Hermione seemed to have been caught up with a specific bit. “Centuries?” The girl asked, looking rather anxious. Harry’s heart clenched at the thought of someone like Voldemort living for centuries, killing who knows how many families and causing such wanton destruction.
“It’s one of the reasons why everyone is so afraid of her. There hasn’t been a Dark wizard who has lived nearly as long as she has.” Fred explained, batting away his twin’s spoon with his fork. “Most of the time they get themselves killed or caught sooner or later, but Dimitrescu has been around for ages. Even Grindelwald lasted only a few decades before Dumbledore stopped him and most wizards consider Grindelwald to be one of the strongest Dark wizards to ever live. I honestly doubt there’s anyone alive who can even say for sure how long Dimitrescu has been around for aside from, you know, ages.”
“And no one has thought to stop her?” Hermione asked them, looking absolutely horrified. Harry couldn't help but internally agree with her.

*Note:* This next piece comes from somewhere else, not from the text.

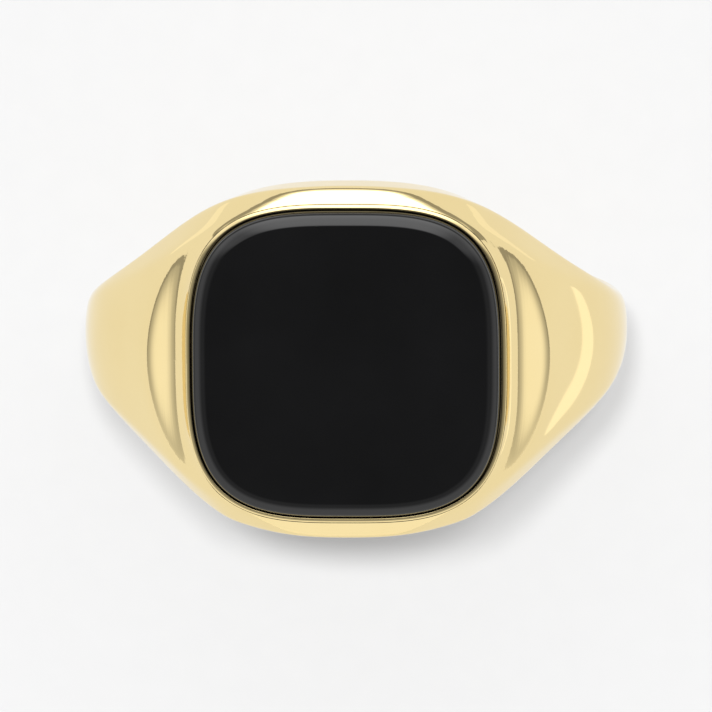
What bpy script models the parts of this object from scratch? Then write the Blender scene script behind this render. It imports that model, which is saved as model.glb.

“No one can stop Dimitrescu.” Fred said, his tone almost casual save for the tight, grim line of his mouth that easily revealed his hesitance. “She’s been around for so long, knows so many spells and charms, that there isn’t anyone alive who can possibly challenge her. Maybe Dumbledore... She sticks to her own lot, Dimitrescu does. Keeps to herself most of the time. So most decide it’s just best to leave well enough alone, you know? No one wants to piss her off, else she’ll send out one of her daughters to deal with it.”
“What d’you mean?” Harry asked curiously.
“She’s like the bogeyman.” Ron spoke up. “You just don’t want her attention on you because nothing good can come from it. Parents will tell their children not to wander off or Dimitrescu will come and eat them, stuff like that.”
“Mum near had a stroke when Charlie announced he was going to be living at the dragon sanctuary in Romania,” Fred supplied cheerfully. “Mum was convinced Dimitrescu would find him and turn him into wine since that’s her territory and all.”
“... Please tell me that is some wizarding idiom I am simply unfamiliar with, Fred.” Hermione nearly begged, fingers running through her frizzy hair from stress.
The twins shared a glance between each other.
“All we’re sayin’ is that you don’t want to mess with anything related to House Dimitrescu. It’s all Dark Arts, Hermione, Dark as can be.” George told them. “They say if you even make the Countess even a tad angry she’ll send one of her daughters after you, and no one survives them. They’re absolutely mental. Dark witches as Dark as their mother. One of them was banned from dueling competitions a while ago, wasn’t she? Turned her opponent into a bloody smear and just laughed about it.”
Harry found it a tad unfair that neither had answered the question about the wine.
“Boys,” Hermione snapped at them. “The wine?”
Fred shrugged. “Dunno for sure. Most things are just stories and who knows how true they are, but most stories go that Dimitrescu has a penchant for taking the blood of virgins and turning it, or them, into wine. Most reckon she’s some sort of vampire.”
“Charlie would probably let it happen if it meant he got to see some of the dragons she has in her territory.” George smiled fondly. “According to him, Dimitrescu has several rare breeds you can’t find anywhere else.”
Lee snorted at that. “Your brother is mental about dragons.”
“And she’s just, what-” Hermione spluttered, her bushy-hair frazzled. “She’s just allowed into Hogwarts, a school, just like that?”
“Seems like it.” Fred shrugged his shoulders. “We’re as lost as you are, to be honest. She’s not the worst sort, not raving mad like You-Know-Who.”
“But not the best sort either.” Said George.
“How could Dumbledore allow such a thing to happen?” Hermione whispered, staring up at the high table. Mad-Eye had stood up from his chair to clunk his way over to Dumbledore’s side, bending low to mutter something in the man’s ear.
“I dunno. I suppose he doesn’t have much of a choice if the ICoW is the one sending her.” Ron said as he poked at his half-finished custard with his spoon, still looking rather queasy. “Blimey, they must be mad sending someone like that to Hogwarts.”
“Absolutely mad.” Harry had to agree.